You might find that the software detects installed hardware to work out if your workstation is different..
 
I am looking for a software that can make a full working copy backup of a installed software modeling program on my pc.Simply make the copy and for example if i reinstall windows i just copy paste the backup on my ssd and continue to work with the program without installing it or using passwords and stuff.
Let me explain why. I own a autodesk maya perpetual license, but since 2 weeks ago autodesk decided in a illegal way that perpetual licenses have a life span tied to your workstation life, and if your pc explodes, they will not provide you a activation key.
I am already in touch with a lawyer, but i really need to know if there is a simple way of making a copy of my installed maya and use it all I want without the need to search for keys again.

Application Packagers are what's typically used in enterprises for this sort of work - and I've done plenty of it in the past, but not for quite a few years, so I'm going to be a bit out of date with my current knowledge.

Intro document:
https://www.dell.com/downloads/global/power/ps4q05-20050175-Kouletsis.pdf

The Wise Application Packaging software has been around for a long time and is now owned by Symantec:
https://www.symantec.com/connect/articles/wise-package-studio-overview

AutoIT is another good tool for this sort of work and it's free. In my experience a few years ago, AutoIT was more flexible than many similar commercial products:
https://www.autoitscript.com/site/autoit/

SCCM is a deployment product used in large enterprises, but I think you'd be better off investigating Wise or AutoIT or something else similar, given the scope of what you're trying to do.
Your main issue is going to be tackling the authentication / activation. i.e. can that part the process either be automated or restored using a file etc.

Whatever tool you use or explore, you're going to need to do some reading - assuming you don't already know how to use it, or know someone who does.

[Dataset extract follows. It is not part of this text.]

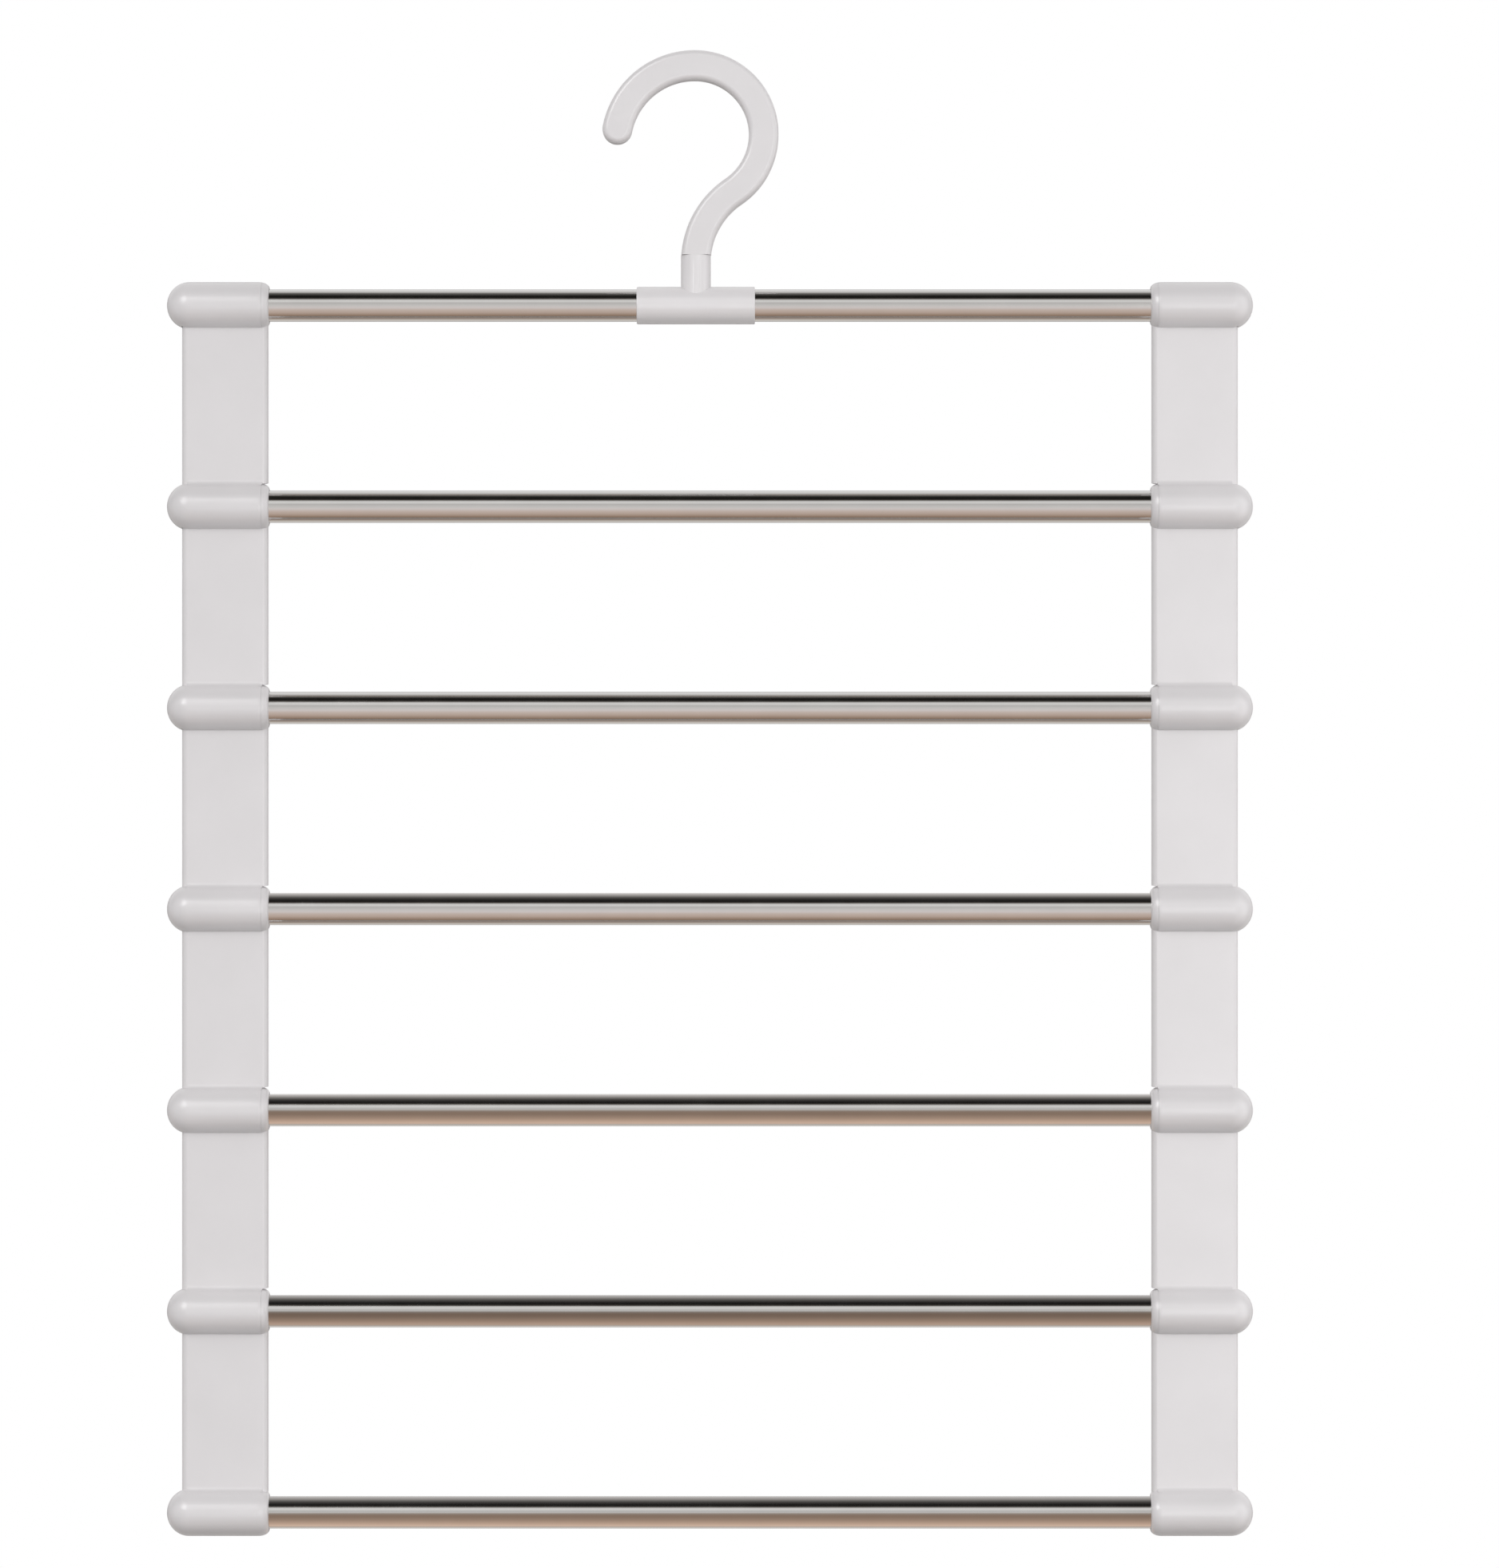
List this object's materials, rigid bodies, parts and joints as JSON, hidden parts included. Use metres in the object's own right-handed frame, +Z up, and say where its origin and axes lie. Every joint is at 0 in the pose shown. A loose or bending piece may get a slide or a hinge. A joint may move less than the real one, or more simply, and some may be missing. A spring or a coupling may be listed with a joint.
{
  "type": "tiered trouser hanger",
  "caption": "Folding ladder of polished tubes between white moulded side links, hung from a sliding tee sleeve with a swivelling hook.",
  "frame": {"origin": "the rail seat: the inner crown of the hook, on the upright axis that the hook swivels about", "axes": "+Z up along the swivel axis, +X along the bars to the right as seen from the front, +Y to the rear"},
  "size_m": [0.3778, 0.0164, 0.5168],
  "materials": {
    "polished_steel": "polished stainless tube",
    "white_plastic": "moulded, satin plates and glossier barrels"
  },
  "bodies": {
    "hook": {"hook": "white_plastic"},
    "tee": {"tee_sleeve": "white_plastic"},
    "top_bar": {"bar_1": "polished_steel"},
    "top_caps": {"top_cap_left": "white_plastic", "top_cap_right": "white_plastic"},
    "tier_2": {"side_link_1_left": "white_plastic", "side_link_1_right": "white_plastic", "bar_2": "polished_steel"},
    "tier_3": {"side_link_2_left": "white_plastic", "side_link_2_right": "white_plastic", "bar_3": "polished_steel"},
    "tier_4": {"side_link_3_left": "white_plastic", "side_link_3_right": "white_plastic", "bar_4": "polished_steel"},
    "tier_5": {"side_link_4_left": "white_plastic", "side_link_4_right": "white_plastic", "bar_5": "polished_steel"},
    "tier_6": {"side_link_5_left": "white_plastic", "side_link_5_right": "white_plastic", "bar_6": "polished_steel"},
    "tier_7": {"side_link_6_left": "white_plastic", "side_link_6_right": "white_plastic", "bar_7": "polished_steel"}
  },
  "joints": [
    {"name": "hook_swivel", "type": "hinge", "parent": "hook", "child": "tee", "pos_m": [0, 0, -0.06085], "axis": [0, 0, 1], "continuous": true},
    {"name": "bar_slide", "type": "slide", "parent": "tee", "child": "top_bar", "axis": [1, 0, 0], "range_m": [-0.1372, 0.1274]},
    {"name": "ladder_tilt", "type": "hinge", "parent": "top_bar", "child": "top_caps", "pos_m": [0.0049, 0, -0.07835], "axis": [1, 0, 0], "range_deg": [-140, 95]},
    {"name": "fold_1", "type": "hinge", "parent": "top_caps", "child": "tier_2", "pos_m": [0.0049, 0, -0.07835], "axis": [1, 0, 0], "range_deg": [0, 45]},
    {"name": "fold_2", "type": "hinge", "parent": "tier_2", "child": "tier_3", "pos_m": [0.0049, 0, -0.14835], "axis": [1, 0, 0], "range_deg": [0, 45]},
    {"name": "fold_3", "type": "hinge", "parent": "tier_3", "child": "tier_4", "pos_m": [0.0049, 0, -0.21835], "axis": [1, 0, 0], "range_deg": [0, 45]},
    {"name": "fold_4", "type": "hinge", "parent": "tier_4", "child": "tier_5", "pos_m": [0.0049, 0, -0.28835], "axis": [1, 0, 0], "range_deg": [0, 45]},
    {"name": "fold_5", "type": "hinge", "parent": "tier_5", "child": "tier_6", "pos_m": [0.0049, 0, -0.35835], "axis": [1, 0, 0], "range_deg": [0, 45]},
    {"name": "fold_6", "type": "hinge", "parent": "tier_6", "child": "tier_7", "pos_m": [0.0049, 0, -0.42835], "axis": [1, 0, 0], "range_deg": [0, 45]}
  ]
}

If I were you, I would try to work things out in reverse.
i.e. investigate what tools (if any) people have successfully used to package and deploy whichever version of Maya you are running.
That way you can learn if it's something that can be done simply enough, or it there is a really show stopping roadblock that you can't circumvent.

Restoring the whole OS from an image file with Maya already activated may be an easier approach.

Regardless of approach - image based restore or packaged application, if I were you, I would create a Virtual Machine and try to get the software you have running within that. That way you've got a reusable sandbox to play with, you can roll it back to known states and you abstract anyway hardware, which should help confirm any dependencies you have.

Good luck...
 
Any interest in turning into a VM? Then you can just snapshot it.

That's a valid approach - assuming it works happily (i.e. the product activation - I haven't played with Maya for a few years), but you can't avoid the performance overhead of virtualising the OS or application.
That's unavoidable regardless of hardware - and is the main reason a lot of 3D CAD and animation people always like to run directly on hardware (i.e. every bit of performance counts, especially when you're hammering the cr@p out of something to render a really complex scene or animation etc).
 
If you aren't running multiple VMs, and a thin Hypervisor Host, it overhead is pretty small. Sure, it's there, but not a lot compared to the convenience of 1-button restores. You can even get direct GPU acceleration these days.
 
All of this to skirt licensing? I think it’s simple. If a software package you use changes licensing to something you don’t agree with, use some different software.

Oh I know you’ll have 50 reasons why that’s not possible. And getting a lawyer, good start. Considering the license is likely less than the lawyer... oh and you bet the company has lawyers galore and has carefully thought out the licensing before they changed it.